Always call your lender to see what your options are before refinancing.
How to Lower Mortgage Payment Without Refinancing
There are a few ways to lower your monthly payment without refinancing your mortgage.
Recast Your Mortgage
Also referred to as “re-amortization”, this process allows you to extend your loan term to lower your monthly payment.
Appeal Your Home's Assessed Value
If your home value is lower than the original assessment, this can lower property taxes.
In times of financial hardship, you may be able to modify your loan to lower your monthly payments.
Remove Mortgage Insurance (PMI)
If you’re at 80% loan-to-value (LTV), you can request removal of mortgage insurance to lower your payment.
Get Cheaper Homeowner’s Insurance
Since certain house payments include homeowner’s insurance, getting a cheaper policy can lower your monthly payment.
How Often Should I Refinance My Mortgage?
While there is no legal limit on the amount of times you can refinance your mortgage, you should only do it when the numbers make sense.

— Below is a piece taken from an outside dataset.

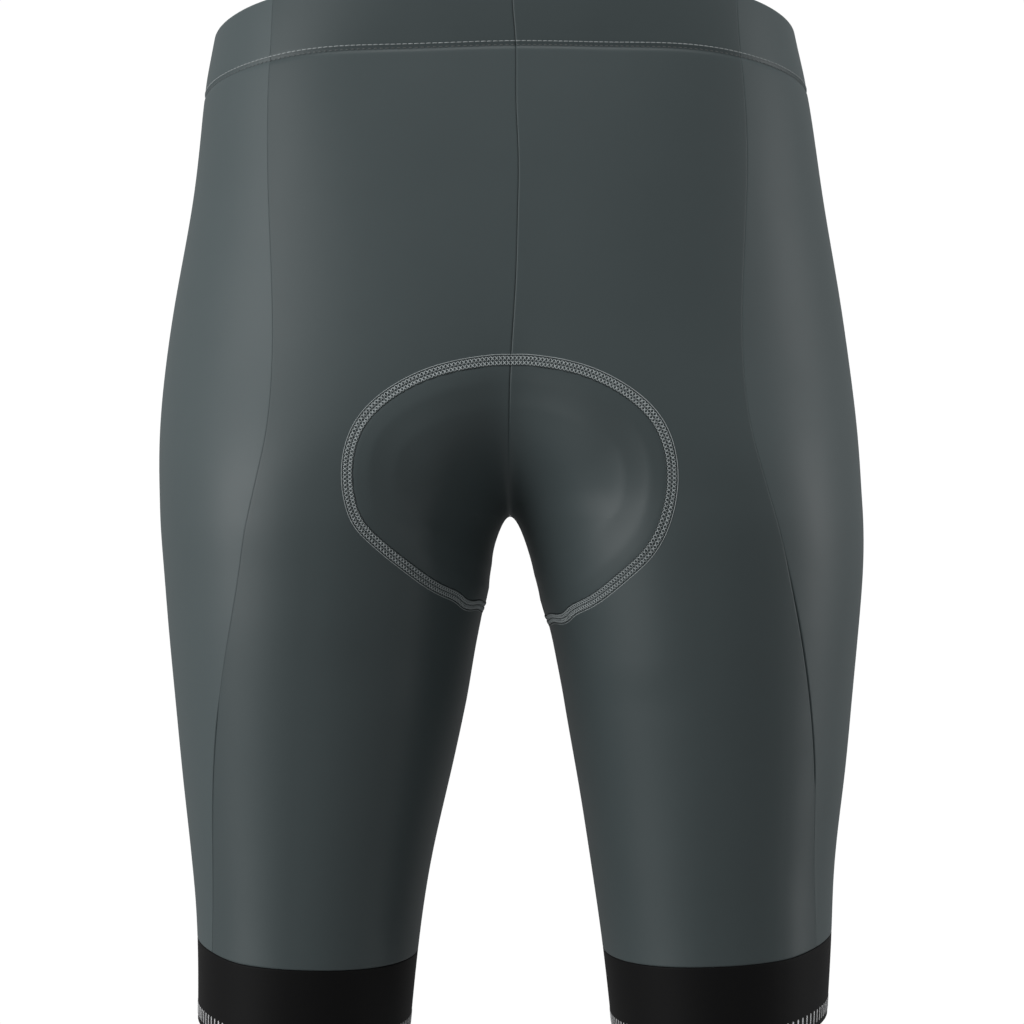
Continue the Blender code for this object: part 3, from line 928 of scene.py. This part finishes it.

If you’re saving a significant amount of money each time you refinance – and can recoup the costs before selling the home – multiple refinances may be worth it.
Remember: If you extend your loan term every time you refinance, you will pay more in interest over the long-run.
Does Mortgage Refinancing Hurt Your Credit?
Consider the impact to your credit score when you’re refinancing a home loan.
During the application process, lenders will do a hard inquiry on your credit (which can drop your credit score temporarily by a few points). You’re also paying off the old loan, which has a record of your payment history. Once that loan is paid off, it can potentially impact your score.
If you’re opting for a cash-out refinance, you’ll increase your credit utilization ratio (which may negatively impact your credit score).